The Family and Medical Leave Act (“FMLA”) allows eligible employees to take up to twelve (12) workweeks of leave in any twelve-month period if a “serious health condition . . . makes the employee unable to perform the functions of the position of such employee.” 29 U.S.C. § 2612(a)(1)(D). Therefore, it is unlawful for any employer to interfere with, restrain, or deny the exercise of or the attempt to exercise any right” that the FMLA affords. 29 U.S.C. § 2615(a)(1). However, for an employee to invoke their right to FMLA leave, he or she must first show they provided their employer with legally sufficient notice of their need for FMLA leave. Sarnowski v. Air Brooke Limousine, Inc., 510 F.3d 398, 401 (3d Cir. 2007). Furthermore, while “[t]he regulations provide some guidance as to what sort of notice is sufficient[,] [i]t is clear that an employee need not give his employer a formal written request for anticipated leave.” Id. at 402. “[T]he employee need not use any magic words… [only] reasonably adequate information under the circumstances to understand that the employee seeks leave under the FMLA.” Id.; 29 C.F.R. § 825.302(c); See also Browning v. Liberty Mut. Ins. Co., 178 F.3d 1043, 1049 (8th Cir. 1999) (employees don’t need to specifically mention FMLA leave, only that leave is needed or may be needed).
Recently, the United States District Court of New Jersey in Cipully v. Lacey Twp. Sch. Dist., 2019 U.S. Dist. LEXIS 206442, (Decided Nov. 27, 2019), was presented with the question of whether an employee is entitled to FMLA benefits if they inform their employer of their serious health condition, but never explicitly request or state a need for time off, but rather continue to report to work. In Cipully, plaintiff was a school district employee who gave her supervisor advance notice that she was scheduled for spine surgery and would need some time off for the surgery and to convalesce. Her supervisor permitted Cipully to take leave “so long as [she] return[s] before school starts.” Even though her doctor did not release her to return to work by the time school started, Cipully returned any way, claiming she felt intimidated by her employer to do so.

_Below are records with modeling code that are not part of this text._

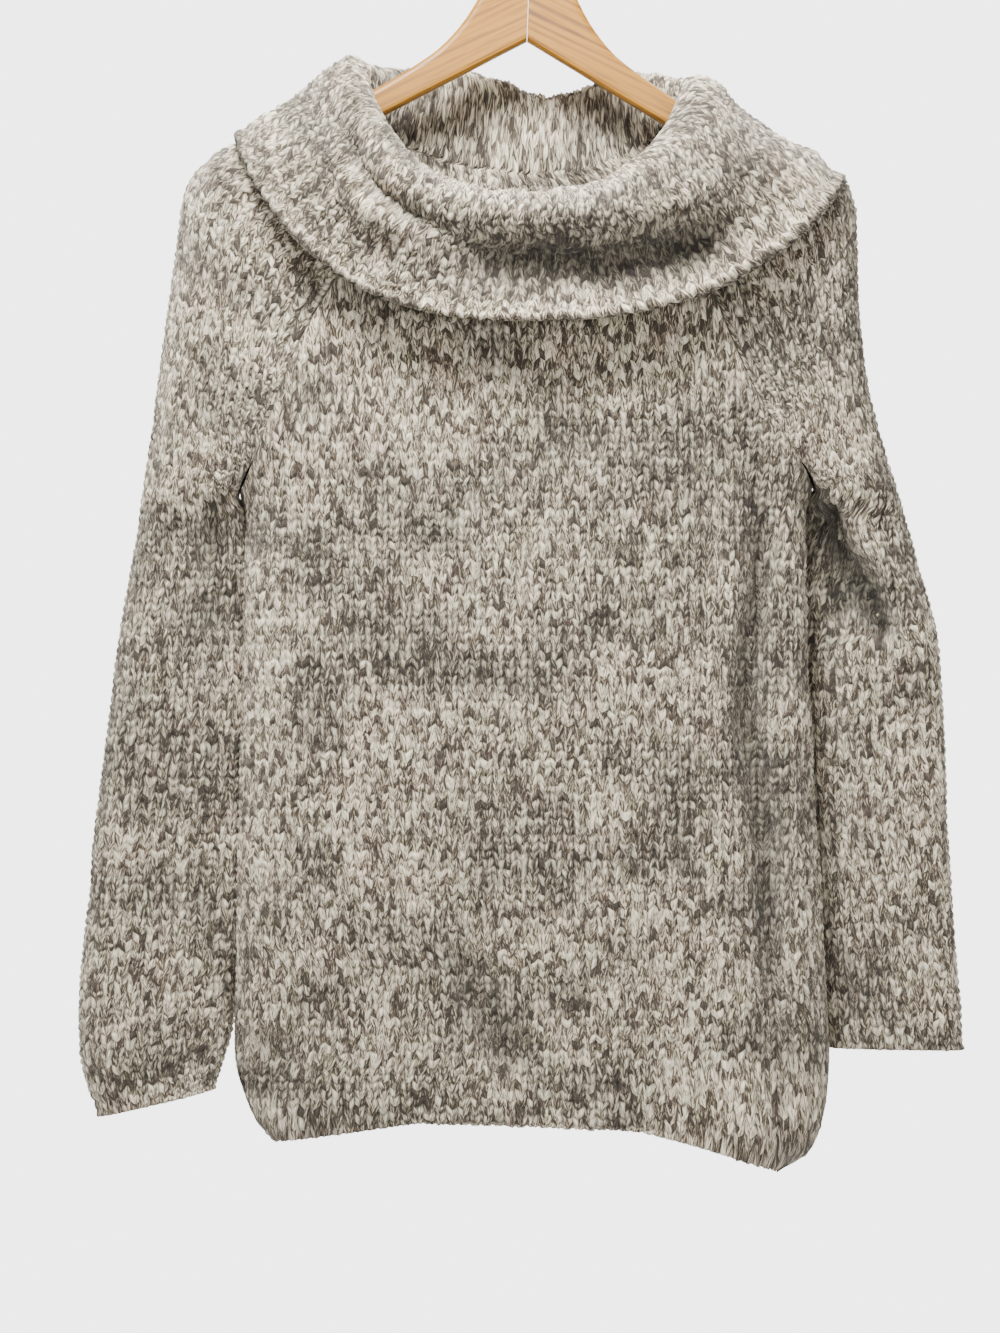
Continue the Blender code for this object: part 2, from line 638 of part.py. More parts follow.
def main():
    """Build the sweater and its hanger."""
    clear_scene()
    sweater = bpy.data.collections.new("chunky_knit_sweater_on_hanger")
    cutters = bpy.data.collections.new("cutters")
    bpy.context.scene.collection.children.link(sweater)
    bpy.context.scene.collection.children.link(cutters)
    knit = make_material("marl_knit", (0.40, 0.36, 0.30), 0.95)
    wood = make_material("hanger_wood", (0.78, 0.48, 0.22), 0.45)
    metal = make_material("hook_metal", (0.62, 0.62, 0.64), 0.25, metallic=1.0)
    neck_points, neck_normals = make_body(knit, sweater)
    make_collar(neck_points, neck_normals, knit, sweater)
    make_hanger(wood, metal, sweater, cutters)


main()
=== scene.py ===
"""Looks of the chunky marl knit sweater with a folded cowl collar, on its wooden hanger.

Each cloth piece is laid on the form that the CAD part gives it: the same short tables, in
millimetres and in the part's frame, are sampled finely, pushed by soft creases, and covered
with knit stitches in relief. A stitch is two slanted legs, four faces across and four along.
"""
import logging
import math
from dataclasses import dataclass, field
from enum import Enum

import bmesh
import bpy
import numpy as np
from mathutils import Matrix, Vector


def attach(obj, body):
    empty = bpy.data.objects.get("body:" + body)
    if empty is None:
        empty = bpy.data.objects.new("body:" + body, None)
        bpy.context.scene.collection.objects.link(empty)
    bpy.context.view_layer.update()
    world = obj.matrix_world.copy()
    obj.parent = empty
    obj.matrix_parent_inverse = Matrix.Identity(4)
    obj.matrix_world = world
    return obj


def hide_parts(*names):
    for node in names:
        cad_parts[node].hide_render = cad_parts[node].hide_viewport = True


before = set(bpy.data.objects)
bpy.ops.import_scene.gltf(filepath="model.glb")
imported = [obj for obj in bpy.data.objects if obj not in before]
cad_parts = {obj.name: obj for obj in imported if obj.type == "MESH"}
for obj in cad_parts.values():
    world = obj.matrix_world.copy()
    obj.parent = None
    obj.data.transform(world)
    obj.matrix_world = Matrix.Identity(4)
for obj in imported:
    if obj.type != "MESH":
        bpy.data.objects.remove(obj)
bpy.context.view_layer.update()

log = logging.getLogger("sweater")
MM = 0.001
FAR = 1e3
EDGE_INSET = 0.15
Value = bpy.types.NodeSocket | tuple | float


class Facing(Enum):
    """Which way a body panel looks, as the sign of y."""

    FRONT = -1
    BACK = 1


class Side(Enum):
    """Left or right as seen from the front, as the sign of x."""

    LEFT = -1
    RIGHT = 1


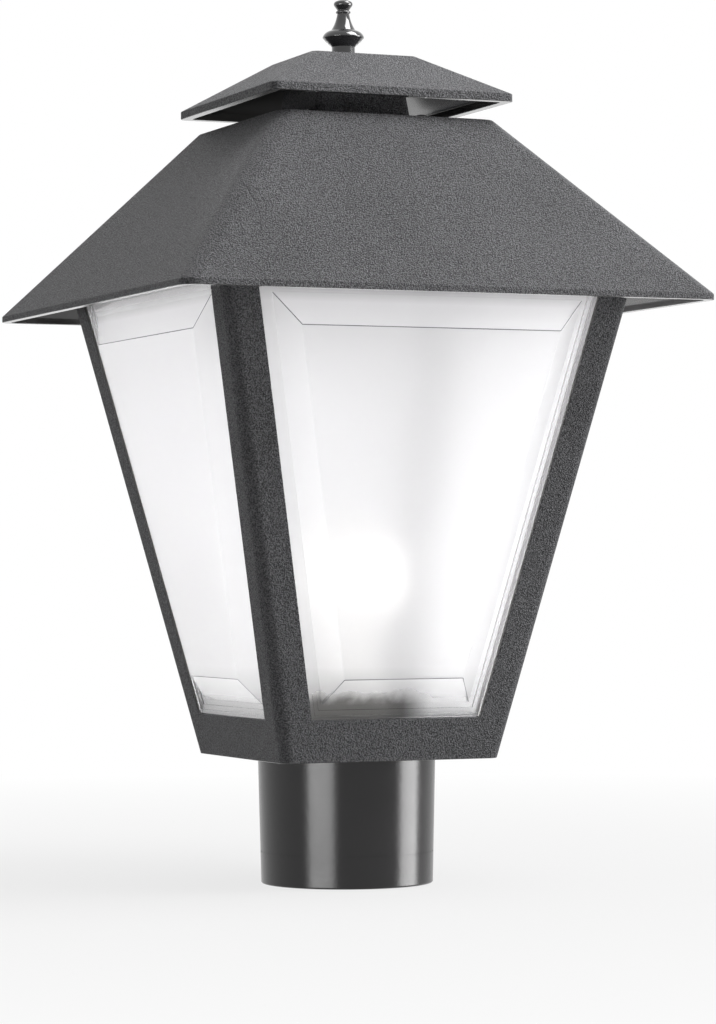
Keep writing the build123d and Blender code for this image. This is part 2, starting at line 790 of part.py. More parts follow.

After returning to work, Cipully informed her employer on numerous occasions that she was still in pain and that her doctor had not approved her return to work. Id. at *2. However, she never made another request to take off from work or stated that she needed or may need to take time off from work because of her back condition. Soon after, Cipully’s employment was terminated for alleged “poor performance and inappropriate conduct.” Cipully sued the Lacey Twp. Board of Education (LBOE) alleging, amongst others, that her firing was in retaliation for her attempting to take FMLA leave. The LBOE immediately moved to dismiss her complaint arguing, “that because the Complaint contains no allegations that Plaintiff unequivocally requested and was denied FMLA leave, Plaintiff’s allegations are insufficient to establish proper notice of her intention to take such leave.” Id. at *4.